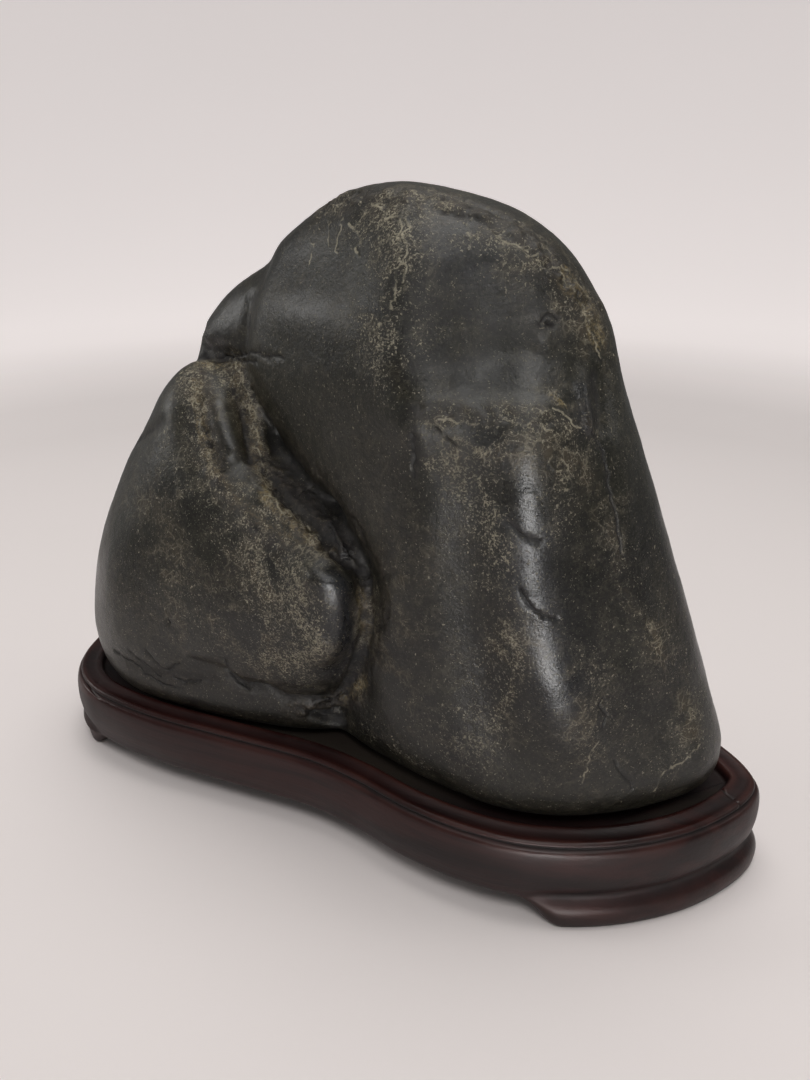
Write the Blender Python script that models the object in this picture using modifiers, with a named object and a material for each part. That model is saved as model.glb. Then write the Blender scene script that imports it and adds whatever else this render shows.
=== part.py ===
"""A scholar's rock: a dark, mountain-shaped stone that rests in the seat of its carved wooden stand.

Frame: metres, +Z up, origin on the ground under the middle of the stand. +X runs along the stand towards
the stone's high right-hand end, and -Y is the display side. The shapes are drawn in millimetres about a
point near the stand's middle, and both are moved together at the end so that the origin is exactly there.
The two nodes are "stone", which is lifted off the seat by a small gap, and "stand".
"""

import math

import bmesh
import bpy
import numpy as np
from mathutils import Matrix, Vector

MM = 0.001

# ---------------------------------------------------------------- driving dimensions
RIM_TOP = 30.0
SEAT_TOP = 26.6
SKIRT_BOTTOM = 8.2  # the lower edge of the stand's side between the feet
FOOT_DEPTH = 17.0  # how far a foot reaches in under the stand
REST_GAP = 0.3  # between the stone and the seat
STONE_TOP = 206.6
VOXEL = 2.0  # of the remesh that fuses the stone's masses
STONE_TRIANGLES = 6500
STAND_STATIONS = 76

BASE = SEAT_TOP + REST_GAP

# ---------------------------------------------------------------- the stone, as contour maps
# One row is one level: its height, then the plan of the contour there, from the right-hand tip round the
# front to the left and back again. PEAK turns at the tip, the right flank, the front ridge, the middle of the
# front, the seam, the hollow left face, the left end and three points of the back.
PEAK = [
    (BASE, (107, 2), (94, -16), (74, -28), (50, -32), (22, -27), (0, -19), (-30, -2), (-25, 24), (30, 31),
        (88, 25)),
    (32, (115, 2), (101, -19), (77, -34), (52, -38), (23, -32), (-2, -23), (-36, -4), (-30, 28), (30, 36),
        (93, 29)),
    (42, (117.5, 3), (103, -20), (78, -37), (52, -40.5), (23, -35), (-2, -24), (-38, -4), (-34, 30),
        (30, 38), (95, 30)),
    (57, (112.8, 3), (98, -20), (76, -38), (50, -40.5), (23, -36), (-5, -23), (-42, -3), (-38, 31),
        (28, 39), (91, 30)),
    (82, (103.5, 3), (90, -20), (68, -39), (46, -38), (23, -36), (-8, -21), (-46, -1), (-44, 32),
        (25, 39), (83, 29)),
    (112, (91.5, 3), (80, -20), (60, -37), (42, -36), (23, -35), (-11, -18), (-50, 3), (-48, 33),
        (20, 39), (74, 28)),
    (137, (81.8, 3), (73, -18), (58, -34), (42, -34), (23, -34), (-15, -16), (-56, 7), (-52, 33),
        (16, 38), (66, 26)),
    (150, (76, 4), (69, -15), (57, -30), (42, -31), (22, -33), (-18, -15), (-60, 9), (-54, 32), (14, 36),
        (62, 25)),
    (158, (73.3, 4), (67, -12), (56, -22), (41, -24), (20, -31), (-20, -13), (-61, 11), (-52, 31),
        (12, 35), (59, 24)),
    (170, (69.5, 4), (64, -9), (55, -16), (40, -18), (18, -28), (-21, -11), (-55, 12), (-47, 30),
        (12, 32), (55, 22)),
    (182, (62, 5), (58, -7), (50, -14), (38, -16), (17, -23), (-13, -8), (-43, 11), (-35, 26), (12, 28),
        (50, 19)),
    (190, (55, 6), (52, -5), (46, -12), (35, -15), (16, -18), (-8, -6), (-34, 9), (-28, 22), (12, 24),
        (44, 17)),
    (197, (45, 7), (43, -2), (38, -8), (29, -11), (15, -12), (-5, -4), (-23, 8), (-18, 18), (12, 19),
        (36, 15)),
    (203, (29, 7), (27, 1), (23, -3), (18, -5), (11, -5), (0, -1), (-12, 7), (-8, 12), (10, 14),
        (22, 12)),
    (STONE_TOP, (10, 7), (10, 6), (9, 5), (8, 4.5), (7, 4.5), (5, 5), (4, 7), (5, 8), (7, 9), (9, 8)),
]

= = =

_What you need to do_
Print, unaltered, every line from the beginning of the material down to the line with "carved wooden stand.".

_Solution_
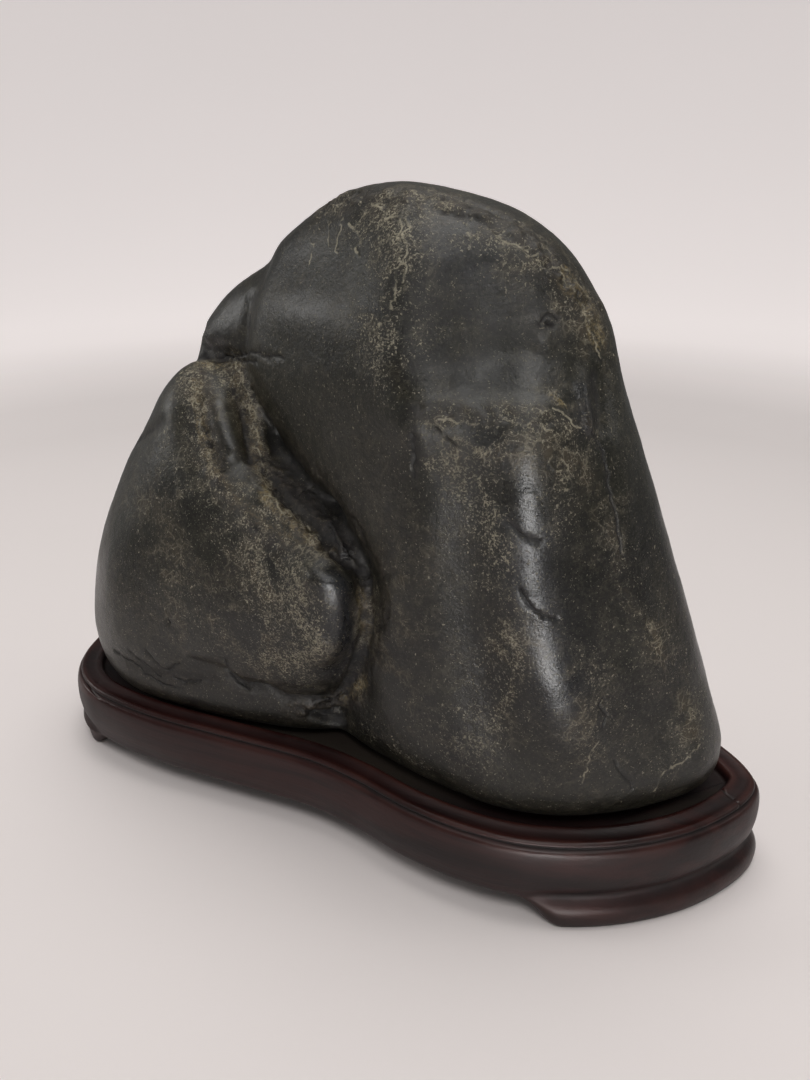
Write the Blender Python script that models the object in this picture using modifiers, with a named object and a material for each part. That model is saved as model.glb. Then write the Blender scene script that imports it and adds whatever else this render shows.
=== part.py ===
"""A scholar's rock: a dark, mountain-shaped stone that rests in the seat of its carved wooden stand.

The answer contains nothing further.